At 11:36 AM 10/10/2009, Volokh, Eugene wrote:
>Content-Language: en-US
>Content-Type: multipart/alternative;
>                Hmm – I hadn’t laid it out 
> because I thought that the case for the 
> proposition that the “foreign state” clause 
> applies was pretty clear (though by no means 
> open-and-shut, and perhaps not even more likely 
> than not, at this juncture).  But I appreciate 
> the suggestion that this be made more concrete and explicit.  Here’s my shot:
>                1.  The Constitution provides 
> that “no Person holding any Office or Profit or 
> Trust under [the United States], shall, without 
> the Consent of the Congress, accept of any 
> present, Emolument, Office, or Title, of any 
> kind whatever, from any King, Prince, or 
> foreign State.”  This rule is over- and 
> underinclusive with regard to nearly any 
> conceivable purpose, and in particular with 
> regard to the most obvious purpose of 
> preventing American officials from feeling 
> indebted to, or otherwise biased in favor of, 
> foreign powers.  It creates a bright-line rule 
> as to presents, without flexible limiting words 
> such as “unreasonable,” “unusual,” “excessive,” 

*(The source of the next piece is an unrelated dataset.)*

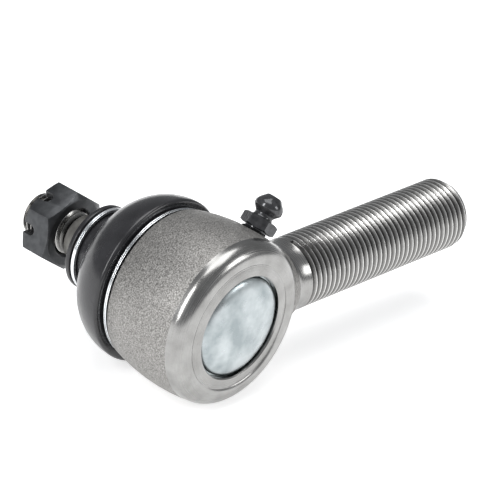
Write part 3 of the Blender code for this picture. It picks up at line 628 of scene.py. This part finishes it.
hole_outline = [
    (0, bore_radius - 2 * MM),
    (NIPPLE_THREAD_RADIUS + GAP, bore_radius - 2 * MM),
    (NIPPLE_THREAD_RADIUS + GAP, barrel_radius - 0.75 * MM),
    (NIPPLE_THREAD_RADIUS + 1.1 * MM, barrel_radius + 0.05 * MM),
    (NIPPLE_THREAD_RADIUS + 1.1 * MM, barrel_radius + 2 * MM),
    (0, barrel_radius + 2 * MM),
]
drill = stand_on_nipple_axis(turned("nipple_drill", hole_outline, UPRIGHT, steps=64))
give_finishes(drill, HOUSING_FINISHES, lambda face: FACED)
combine(housing, drill, "DIFFERENCE")
smooth(housing, 32)
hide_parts("socket_housing")
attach(housing, "housing")
report(housing)

# %% [markdown]
# ## The closure plate
# A pressed steel cup closes the housing. Its flat flange is caught under the
# rolled lip, and its middle bulges out as a shallow dome. Real ones carry a
# stamped mark, which is left out here. The wall has one thickness throughout, so
# the outline follows the dome outside and again inside.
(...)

> and the like (though we know that authors of 
> American constitutional provisions of the time 
> were happy to use such words in other 
> contexts).  And this is so even though the 
> Framing generation was surely aware of foreign 
> honors that don’t create such improper 
> indebtedness, such as awards for military valor 
> in a cause in which the giving country and the 
> recipient’s country were allied, or for that 
> matter awards for scientific discovery.  This 
> bright-line rule has the merit of minimizing 
> the legal ambiguity that would be created by 
> such words, since disputes about whether the 
> acceptance of a foreign present is 
> constitutionally legitimate could be extremely 
> damaging, for little reason.  But on top of it, 
> this is one bright-line rule that has the 
> benefit of bright-line rules without much of 
> the overinclusiveness cost of such rules, since 
> any overinclusiveness could be cured on a 
> case-by-case basis by Congressional action.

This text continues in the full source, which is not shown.